Set down the lines from the one containing "# Dividers, from" to the one containing "zip(*points))), Vector(map(max, zip(*points)))", both lines included, exactly as they stand and with no other lines.

··· Records to use ···

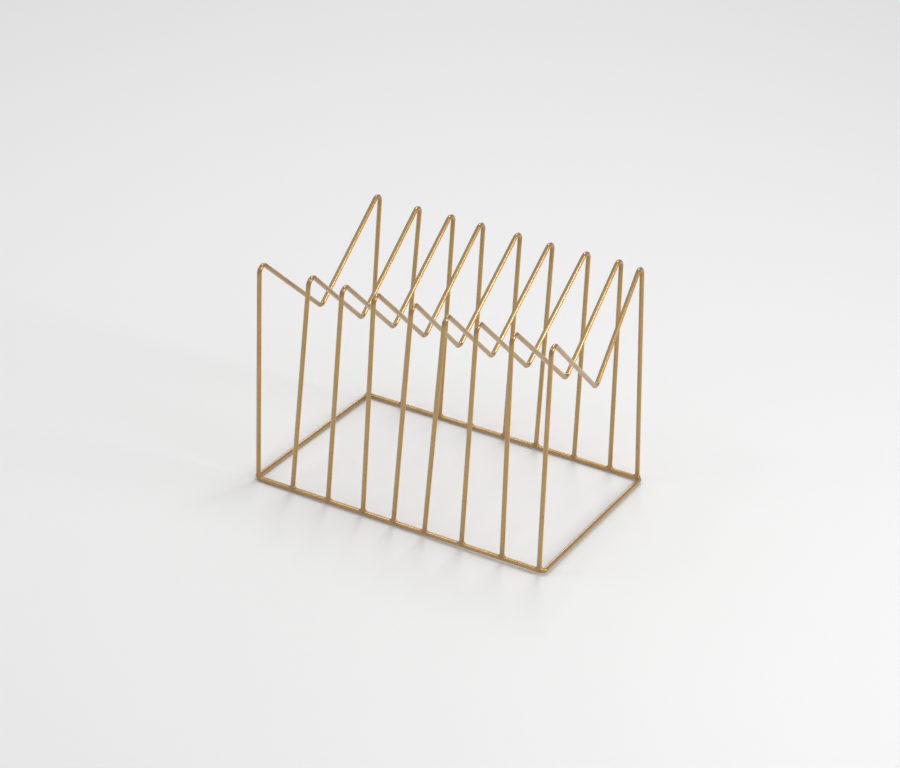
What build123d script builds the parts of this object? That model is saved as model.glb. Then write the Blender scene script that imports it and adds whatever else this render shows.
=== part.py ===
"""Welded wire stand that keeps photo albums upright in a row.

One rod is bent into a rectangular base ring. M-shaped dividers, each bent from
one length of thinner wire, stand across it from the front rail to the back
rail, and a weld bead holds each foot. Albums stand in the slots between them.

Frame: +X runs along the row of dividers, +Y from front to back, +Z up. The
origin is the middle of the ring, on the surface that the stand rests on.
All sizes are in millimetres.
"""

import os
from math import acos, degrees, radians, sin, sqrt

from build123d import *

# Base ring, along the rod's centreline
ring_length = 300.0
ring_depth = 210.0
corner_radius = 5.0
rod_diameter = 4.6

# Dividers. Heights are of the bends' sharp corners, above the rod's centreline
divider_count = 9
wire_diameter = 4.4
bend_radius = 6.0
outer_bend_height = 221.0
valley_height = 137.0
end_inset = 1.5

# Weld beads: a ball round the foot, its middle above the rod's centreline, under a flare
bead_radius = 2.9
bead_height = 1.3
flare_radius = 2.0
flare_toe = 0.15

# The stand is bent and welded by hand, so no divider is dead true. A row says how
# far one divider lies from its even place: first its front foot, front bend,
# valley, back bend and back foot along X, then its front and back bends in height.
hand_set = (
    (0, -8, -1, -2, 0, -2, 1),
    (1, 7, 6, 5, 1, 0, 0),
    (2, 4, 3, 4, 6, 0, 1),
    (2, -1, -1, -1, 3, 1, 1),
    (-3, 0, -2, 1, 4, 2, 1),
    (-8, -4, -5, -2, 1, 0, 0),
    (-7, -10, -6, -2, 5, 2, 1),
    (-3, -13, -4, -6, 6, 2, 2),
    (-3, -12, -11, -22, -2, 2, 0),
)

# Worked out from the driving dimensions
rod_radius = rod_diameter / 2
wire_radius = wire_diameter / 2
half_length = ring_length / 2
half_depth = ring_depth / 2
pitch = (ring_length - 2 * end_inset) / (divider_count - 1)
flare_top_radius = wire_radius + flare_toe
flare_angle = degrees(acos((flare_top_radius + flare_radius) / (bead_radius + flare_radius)))
flare_top = bead_height + (bead_radius + flare_radius) * sin(radians(flare_angle))


def rail_y(x):
    """Distance from the X axis to a rail's centreline at x, which a corner's arc draws in."""
    into_corner = max(0, abs(x) - (half_length - corner_radius))
    return half_depth - corner_radius + sqrt(corner_radius**2 - into_corner**2)


def wire_corners(number):
    """Sharp corners of one divider's centreline, from its front foot to its back foot."""
    *shifts, front_rise, back_rise = hand_set[number]
    even_x = pitch * number + end_inset - half_length
    front_foot, front_bend, valley, back_bend, back_foot = (even_x + shift for shift in shifts)
    outer_z = rod_radius + outer_bend_height
    return (
        Vector(front_foot, -rail_y(front_foot), rod_radius),
        Vector(front_bend, -half_depth, outer_z + front_rise),
        Vector(valley, 0, rod_radius + valley_height),
        Vector(back_bend, half_depth, outer_z + back_rise),
        Vector(back_foot, rail_y(back_foot), rod_radius),
    )


def bend_wire(number):
    """One divider's wire, with its feet running on down to the rod's centreline."""
    with BuildPart() as wire:
        with BuildLine() as centreline:
            FilletPolyline(*wire_corners(number), radius=bend_radius)
        with BuildSketch(Plane(origin=centreline.line @ 0, z_dir=centreline.line % 0)):
            Circle(wire_radius)
        sweep()
    return wire.part


def cope_divider(wire):
    """The finished divider: its feet are cut to sit round the top of the rod."""
    with BuildPart() as divider:
        add(wire)
        add(base_frame.part, mode=Mode.SUBTRACT)
    return divider.part


def weld_foot(wire, foot, bend):
    """The bead round one foot: a ball that laps over the rod, flaring up into the wire."""
    along_wire = (bend - foot).normalized()
    across_wire = Plane(origin=foot, x_dir=(1, 0, 0), z_dir=along_wire)
    through_wire = Plane(origin=foot, x_dir=across_wire.x_dir, z_dir=-across_wire.y_dir)
    with BuildPart() as bead:
        with BuildSketch(through_wire):
            with BuildLine():
                ball = CenterArc((0, bead_height), bead_radius, -90, arc_size=90 + flare_angle)
                flare_center = (flare_top_radius + flare_radius, flare_top)
                flare = CenterArc(flare_center, flare_radius, 180, arc_size=flare_angle)
                Polyline(flare @ 0, (0, flare_top), ball @ 0)
            make_face()
        revolve(axis=Axis(foot, along_wire))
        add(wire, mode=Mode.SUBTRACT)
        add(base_frame.part, mode=Mode.SUBTRACT)
    return bead.part


def save(piece, name):
    """Label a finished piece and write it as its own STEP file."""
    piece.label = name
    export_step(piece, f"parts/{name}.step")


os.makedirs("parts", exist_ok=True)

# Base ring: one rod, bent at four corners, its ends butt-welded and dressed flush
with BuildPart() as base_frame:
    with BuildLine(Plane.XY.offset(rod_radius)) as ring_line:
        FilletPolyline(
            (-half_length, -half_depth),
            (half_length, -half_depth),
            (half_length, half_depth),
            (-half_length, half_depth),
            radius=corner_radius,
            close=True,
        )
    with BuildSketch(Plane(origin=ring_line.line @ 0, z_dir=ring_line.line % 0)):
        Circle(rod_radius)
    sweep()
save(base_frame.part, "base_frame")

# Dividers, from left to right, each with a weld at its front foot and one at its back foot
for number in range(divider_count):
    wire = bend_wire(number)
    front_foot, front_bend, _, back_bend, back_foot = wire_corners(number)
    save(cope_divider(wire), f"divider_{number + 1}")
    save(weld_foot(wire, front_foot, front_bend), f"weld_front_{number + 1}")
    save(weld_foot(wire, back_foot, back_bend), f"weld_back_{number + 1}")
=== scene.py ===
import math
import random

import bmesh
import bpy
from mathutils import Matrix, Vector, noise


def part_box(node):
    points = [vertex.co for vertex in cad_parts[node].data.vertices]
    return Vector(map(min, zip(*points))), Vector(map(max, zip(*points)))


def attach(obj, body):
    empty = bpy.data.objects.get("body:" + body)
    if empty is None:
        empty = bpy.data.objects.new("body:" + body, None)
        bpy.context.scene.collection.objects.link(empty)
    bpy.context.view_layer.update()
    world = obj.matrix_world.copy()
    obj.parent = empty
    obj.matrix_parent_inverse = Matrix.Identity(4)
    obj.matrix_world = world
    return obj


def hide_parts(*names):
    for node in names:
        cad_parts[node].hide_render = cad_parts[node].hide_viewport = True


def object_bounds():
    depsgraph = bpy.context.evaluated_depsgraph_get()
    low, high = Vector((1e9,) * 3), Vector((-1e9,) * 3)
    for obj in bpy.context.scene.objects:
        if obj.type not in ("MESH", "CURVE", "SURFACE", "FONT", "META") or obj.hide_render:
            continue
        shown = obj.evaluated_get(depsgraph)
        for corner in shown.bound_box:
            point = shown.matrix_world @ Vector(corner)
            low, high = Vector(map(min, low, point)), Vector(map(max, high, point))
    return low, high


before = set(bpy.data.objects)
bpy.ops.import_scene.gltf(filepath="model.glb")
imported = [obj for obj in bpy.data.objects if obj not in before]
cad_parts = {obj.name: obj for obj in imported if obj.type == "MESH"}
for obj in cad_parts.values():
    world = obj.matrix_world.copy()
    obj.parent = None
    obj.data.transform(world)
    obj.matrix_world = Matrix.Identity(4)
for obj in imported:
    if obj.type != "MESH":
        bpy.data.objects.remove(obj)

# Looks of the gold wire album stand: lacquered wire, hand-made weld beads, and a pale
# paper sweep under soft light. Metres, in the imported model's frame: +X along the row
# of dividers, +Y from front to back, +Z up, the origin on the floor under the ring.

MM = 0.001
MICRON = 0.000001

cad_low, cad_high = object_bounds()
scene = bpy.context.scene

# Sizes of the stand, from the frame and from the design
_, ring_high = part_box("base_frame")
rod_radius = ring_high.z / 2
half_length = ring_high.x - rod_radius
half_depth = ring_high.y - rod_radius
bend_top = cad_high.z
DIVIDERS = 9
CORNER_RADIUS = 5 * MM
WIRE_RADIUS = 2.2 * MM
VALLEY_Z = 139 * MM


# Camera: the view's direction, where it looks, and how far it leans

VIEW_AZIMUTH = math.radians(26.094)
VIEW_ELEVATION = math.radians(26.475)
VIEW_ROLL = math.radians(4.542)
VIEW_DISTANCE = 2.4116
VIEW_TARGET = Vector((-0.0054, -0.0059, 0.1023))
LENS = 104.22
SENSOR = 36.0


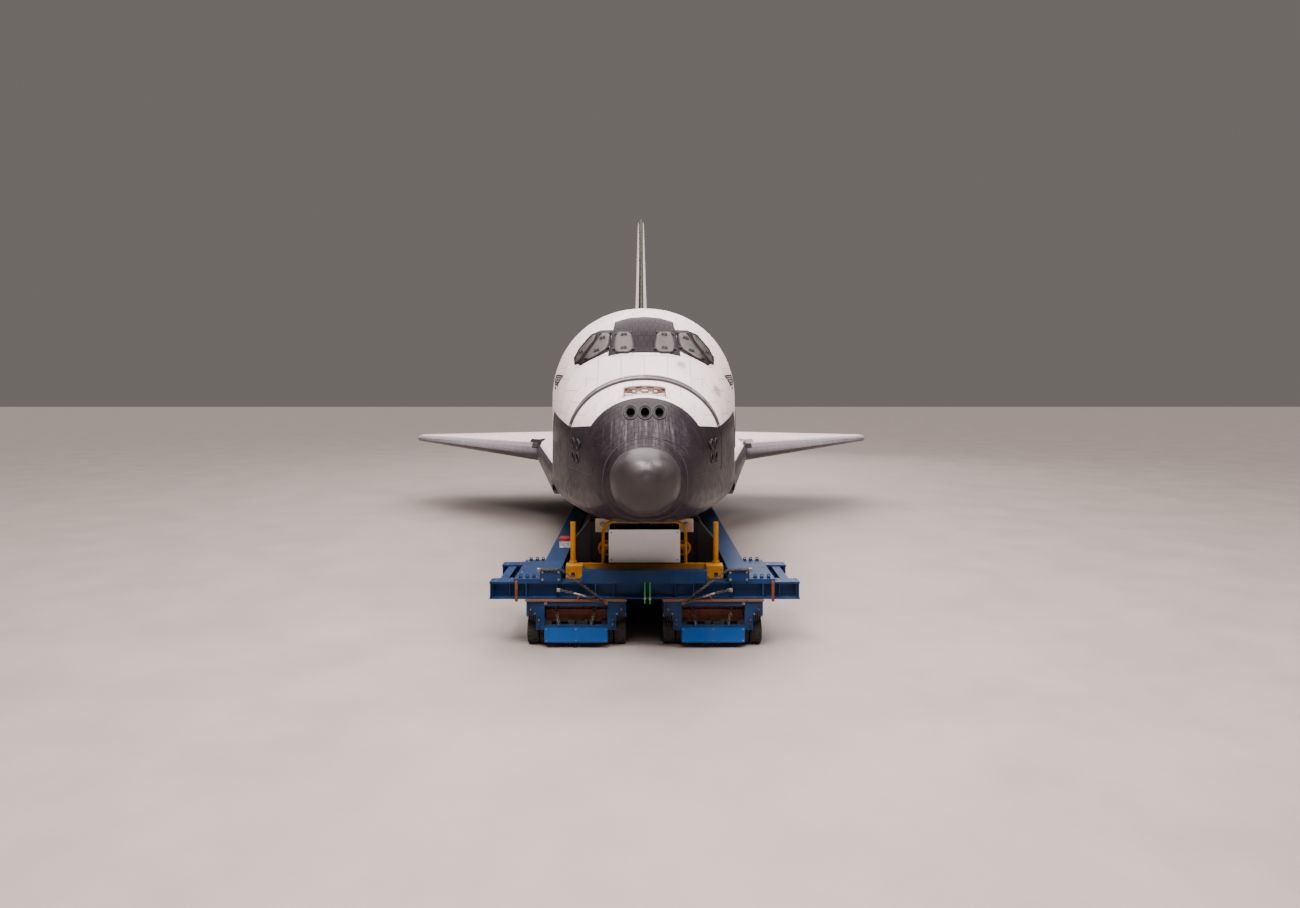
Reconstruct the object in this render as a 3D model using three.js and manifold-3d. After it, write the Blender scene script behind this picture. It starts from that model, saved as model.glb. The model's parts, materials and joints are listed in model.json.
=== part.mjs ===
// Winged space shuttle orbiter, held on its self-propelled overland transporter.
// Millimetres, +Z up, nose towards -Y, +X is the orbiter's port (left) side.
import * as THREE from 'three';
import { mergeVertices } from 'three/addons/utils/BufferGeometryUtils.js';
import Module from 'manifold-3d';

const wasm = await Module();
wasm.setup();
const { Manifold } = wasm;

// Overall sizes. A station is the distance aft of the nose tip.
const LENGTH = 37240;
const GAP = 0.3;
const RUNNING_GAP = 10;
const BIG = 60000;

// Fuselage stations where one piece ends and the next begins
const NOSE_CAP_END = 650;
const CABIN_END = 8800;
const BAY_END = 27200;
const BASE = 32300;

// Fuselage cross-sections. The upper part is a rounded arch, the sides are upright,
// and the lower corners are quarter ellipses.
const BODY_COLUMNS = ['station', 'top', 'bottom', 'halfWidth', 'shoulder', 'cornerX', 'cornerZ'];
const BODY_ROWS = [
  [0, 4480, 4430, 25, 4455, 20, 20],
  [60, 4690, 4180, 270, 4440, 250, 245],
  [200, 4890, 3950, 480, 4420, 450, 450],
  [400, 5015, 3770, 655, 4400, 610, 610],
  [650, 5110, 3630, 770, 4380, 700, 700],
  [1200, 5480, 3400, 1080, 4420, 860, 760],
  [2200, 6137, 3240, 1470, 4650, 900, 800],
  [3600, 6590, 3160, 1930, 4900, 880, 800],
  [4400, 7310, 3140, 2140, 5200, 850, 780],
  [4900, 7910, 3130, 2270, 5420, 830, 760],
  [5500, 8310, 3125, 2410, 5620, 800, 740],
  [6500, 8590, 3115, 2600, 5880, 750, 720],
  [7500, 8710, 3105, 2690, 6040, 620, 620],
  [8800, 8710, 3090, 2690, 6040, 450, 450],
  [20000, 8710, 2920, 2690, 6040, 400, 400],
  [27200, 8710, 2880, 2690, 6040, 400, 400],
  [30500, 8690, 2900, 2690, 6040, 400, 400],
  [32300, 8560, 2950, 2690, 6000, 400, 400],
];
const ARCH_EXPONENT = 2.1;
const ARCH_STEPS = 14;
const CORNER_STEPS = 3;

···

> [Answer below]
# Dividers, from left to right, each with a weld at its front foot and one at its back foot
for number in range(divider_count):
    wire = bend_wire(number)
    front_foot, front_bend, _, back_bend, back_foot = wire_corners(number)
    save(cope_divider(wire), f"divider_{number + 1}")
    save(weld_foot(wire, front_foot, front_bend), f"weld_front_{number + 1}")
    save(weld_foot(wire, back_foot, back_bend), f"weld_back_{number + 1}")
=== scene.py ===
import math
import random

import bmesh
import bpy
from mathutils import Matrix, Vector, noise


def part_box(node):
    points = [vertex.co for vertex in cad_parts[node].data.vertices]
    return Vector(map(min, zip(*points))), Vector(map(max, zip(*points)))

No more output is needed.